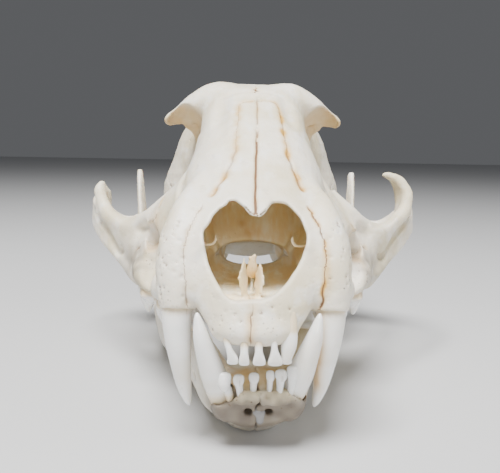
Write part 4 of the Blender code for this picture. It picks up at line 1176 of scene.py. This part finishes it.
def lower_teeth(enamel, side, word):
    made = []
    for k, (x0, x1, neck, wide, tip) in enumerate(LOWER_INCISORS[word]):
        y = 5.0 + (0.0, -0.2, 0.2)[k]
        tall = (1.0, 1.05, 1.45)[k]
        low = x1 + (x0 - x1) * 0.45
        stations = [(x0, y + 2.0, 9.6, neck * 0.8, 0.9), (x0, y + 0.9, 11.0, neck, 1.0),
            (low, y + 0.3, 12.8, neck * 1.05, 0.95),
            (x1 + (x0 - x1) * 0.15, y, tip - 2.1 * tall + 0.4, wide * 0.76, 1.05),
            (x1, y - 0.1, tip - 1.25 * tall, wide * 0.98, 1.15),
            (x1, y - 0.05, tip - 0.65, wide, 0.95), (x1, y + 0.1, tip - 0.2, wide * 0.8, 0.6),
            (x1, y + 0.15, tip, wide * 0.4, 0.25)]
        made.append(grown(stations, enamel, "lower_incisor_%s_%d" % (word, k), into_root(12.6, 10.4),
            place=jaw_place))
    made.append(grown(mirrored(LOWER_CANINE, side), enamel, "lower_canine_" + word, into_root(13.2, 9.0),
        square=2.15, place=jaw_place))
    third = blade_lumps((side * 11.4, 27.4), (side * 13.6, 35.6), JAW_ROW_Z - 1.0, 1,
        ((0.1, 1.9, 0.9), (0.46, 4.6, 2.0), (0.8, 2.4, 1.2)), 1.5)
    fourth = blade_lumps((side * 14.2, 37.0), (side * 16.6, 46.4), JAW_ROW_Z - 0.4, 1,
        ((0.1, 2.2, 1.0), (0.44, 5.0, 2.2), (0.76, 3.0, 1.2), (0.93, 2.0, 0.8)), 1.5)
    blade = blade_lumps((side * 17.3, 47.8), (side * 20.0, 58.6), JAW_ROW_Z, 1,
        ((0.27, 4.9, 2.5), (0.74, 5.8, 2.6)), 1.45)
    for label, lumps in (("third", third), ("fourth", fourth), ("blade", blade)):
        made.append(cusped("lower_%s_%s" % (label, word), enamel, lumps, place=jaw_place,
            root=into_root(18.6, 17.0)))
    return made


def build_jaw(side, word, bone, enamel):
    field = jaw_field(side)
    ends = field.first + field.values.shape
    x, y, z = np.ix_(*(np.arange(a, b) * field.voxel for a, b in zip(field.first, ends)))
    jagged = 0.12 * np.sin(1.9 * z + 1.3 * y) + 0.08 * np.sin(3.7 * z - 2.1 * y + 1)
    for plane in (JAW_GAP / 2 - side * (x - jagged), -z):
        field.values = np.maximum(field.values,
            np.broadcast_to(plane, field.values.shape).astype(np.float32))
    skin = Skin(field)
    bone_texture(skin, field, 0.07)
    p = skin.points
    # The bone is broken and porous along the incisors' roots.
    ragged = np.exp(-((p[:, 2] - 11.2) / 1.2) ** 2)
    ragged = ragged * smoothstep(12, 8, p[:, 1]) * smoothstep(10, 7.5, np.abs(p[:, 0]))
    skin.lift += ragged * (0.6 * noise(p, 0.9, 30) + 0.6 * noise(p, 2.1, 31))
    # Painted shade in the pits of the broken margin.
    skin.hollow = np.maximum(skin.hollow, ragged * 0.6 * smoothstep(0.0, 0.6, noise(p, 0.8, 33)))
    skin.lift[p[:, 2] < 0.3] = 0
    skin.settle()
    # Painted shade, in amber, on the bone just behind the lower incisors.
    skin.patch((side * 3.0, 9.0, 14.2), (6.0, 5.0, 2.6), 0.8, 12)
    # Painted shade over the chin, which faces down and forward, away from the lamp above.
    chin = smoothstep(13.4, 9.4, p[:, 2] + 0.5 * noise(p, 1.5, 34)) * smoothstep(17, 8, p[:, 1])
    skin.dull = chin * (0.95 + 0.15 * noise(p, 2.0, 35))
    porous(skin, (side * 4.0, 5.0, 10.5), (6.0, 3.0, 2.2), 0.7)
    skin.patch((side * 24, 84, 22), (6, 8, 10), 0.25, 13)
    skin.points = jaw_place(skin.points)
    piece = skin.piece("lower_jaw_bone_" + word, bone)
    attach(piece, "root")
    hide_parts("lower_jaw_" + word)
    return lower_teeth(enamel, side, word)


def main():
    bone = bone_shader()
    enamel = tooth_shader()
    field, hollows = cranium_field()
    skin = Skin(field)
    bone_texture(skin, field)
    skin.settle()
    cranium_marks(skin, hollows)
    skin.settle()
    cranium = skin.piece("cranium_bone", bone)
    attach(cranium, "root")
    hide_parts("braincase", "face", "cheek_arch_left", "cheek_arch_right")
    teeth = upper_teeth(enamel)
    for side, word in ((1, "left"), (-1, "right")):
        teeth += build_jaw(side, word, bone, enamel)
    for tooth in teeth:
        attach(tooth, "root")
    glue = cusped("glue_on_chin", plain_shader("dried_glue", GLUE_GREY, 0.22), GLUE, place=jaw_place)
    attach(glue, "root")
    studio()


def area_light(name, place, target, size, watts):
    data = bpy.data.lights.new(name, "AREA")
    data.shape = "RECTANGLE"
    data.size, data.size_y = size
    data.energy = watts
    obj = linked(name, data)
    obj.location = place
    obj.rotation_mode = "QUATERNION"
    obj.rotation_quaternion = (Vector(target) - Vector(place)).to_track_quat("-Z", "Y")


def studio():
    mesh = bpy.data.meshes.new("floor")
    corners = [(x * FLOOR_HALF, y * FLOOR_HALF, 0) for x, y in ((-1, -1), (1, -1), (1, 1), (-1, 1))]
    mesh.from_pydata(corners, [], [(0, 1, 2, 3)])
    floor = linked("floor", mesh)
    mesh.materials.append(plain_shader("floor", FLOOR_GREY, 0.6))
    world = bpy.data.worlds.new("studio")
    world.use_nodes = True
    background = world.node_tree.nodes["Background"]
    background.inputs["Color"].default_value = SKY
    background.inputs["Strength"].default_value = SKY_STRENGTH
    bpy.context.scene.world = world
    area_light("over", (-0.10, -0.26, 0.68), SUBJECT, (0.36, 0.26), 15.5)
    area_light("front", (0.03, -0.8, 0.27), (0, -0.05, 0.03), (0.2, 0.2), 2.0)
    area_light("side", (0.6, -0.2, 0.35), SUBJECT, (0.3, 0.4), 1.5)
    camera_in_place()


def camera_in_place():
    right, up, forward = view_axes()
    data = bpy.data.cameras.new("camera")
    data.sensor_width = SENSOR
    data.lens = SENSOR * FOCAL_PX / FRAME_PX[0]
    data.shift_x = (FRAME_PX[0] / 2 - MIDDLE_PX[0]) / FRAME_PX[0]
    data.shift_y = (MIDDLE_PX[1] - FRAME_PX[1] / 2) / FRAME_PX[0]
    data.clip_start = 0.01
    obj = linked("camera", data)
    place = (np.array(CAMERA) + SHIFT) * MM
    obj.matrix_world = Matrix([[*column] for column in zip(right, up, -forward, place)] + [[0, 0, 0, 1]])
    bpy.context.scene.camera = obj


main()
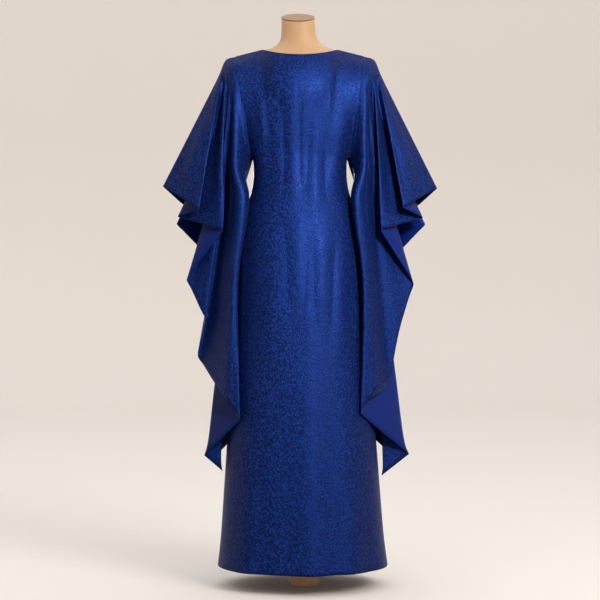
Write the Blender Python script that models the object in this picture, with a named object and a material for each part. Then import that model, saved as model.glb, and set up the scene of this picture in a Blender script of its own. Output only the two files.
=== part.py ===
"""Full-length kaftan with long cascading sleeves, on a headless, armless dress form with one round foot."""

import math

import bmesh
import bpy
import numpy as np

# Driving sizes, in millimetres. The shared frame is in metres, +Z up, and the photo's side faces -Y.
MM = 0.001
WALL = 1.6
SEAM_GAP = 0.3
UNDERARM_EASE = 0.5
SHOULDER_HALF = 178.0
SHOULDER_HEIGHT = 1467.0
NECK_HALF = 104.4
NECK_SIDE_HEIGHT = 1485.6
NECK_NEAR_HEIGHT = 1460.0
NECK_NEAR_DEPTH = 80.0
NECK_FAR_HEIGHT = 1440.0
NECK_FAR_DEPTH = 84.0
UNDERARM_HEIGHT = 1178.0
SHOULDER_FULLNESS = 2.4
SIDE_FLATNESS = 2.4
BODY_COLUMNS = 12
NECK_COLUMNS = 5
SLEEVE_ROWS = 8
FOLD_WIDTH = 12.0
FOLD_LENGTH = 9.0
FOLD_EARLY = 0.7
FOLD_LATE = 1.5
ROW_SPREAD = 1.25
OFFSET_EARLY = 0.42
BOW_EARLY = 0.6
LATE_SHARES = (0.15, 0.27)
LEG_SHARE = 0.3
LONG_SPAN = 55.0
ARMHOLE_CENTRE = 1320.0
FORM_DROP = 1.15
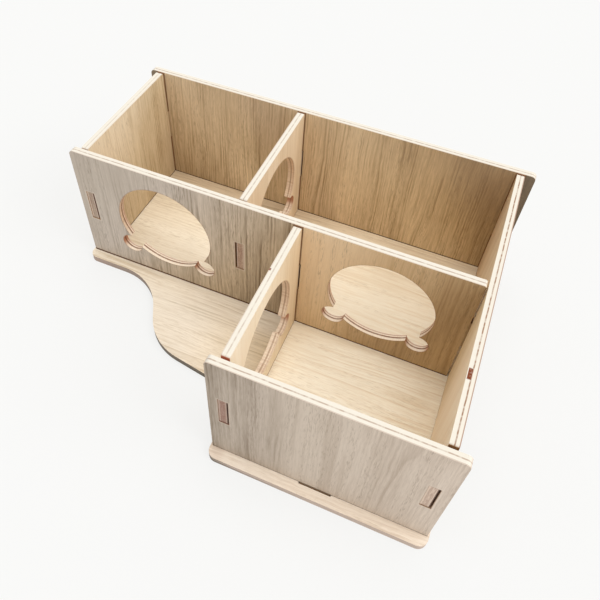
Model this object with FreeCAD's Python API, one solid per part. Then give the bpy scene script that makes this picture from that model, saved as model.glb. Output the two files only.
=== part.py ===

+++++

WRITTEN REQUEST:
Take the lines from the line with "Write the Blender" through the line with "import numpy as np", both ends included, and give them again exactly, with nothing else.

RESULT FOR THIS EXERCISE:
Write the Blender Python script that models the object in this picture, with a named object and a material for each part. Then import that model, saved as model.glb, and set up the scene of this picture in a Blender script of its own. Output only the two files.
=== part.py ===
"""Full-length kaftan with long cascading sleeves, on a headless, armless dress form with one round foot."""

import math

import bmesh
import bpy
import numpy as np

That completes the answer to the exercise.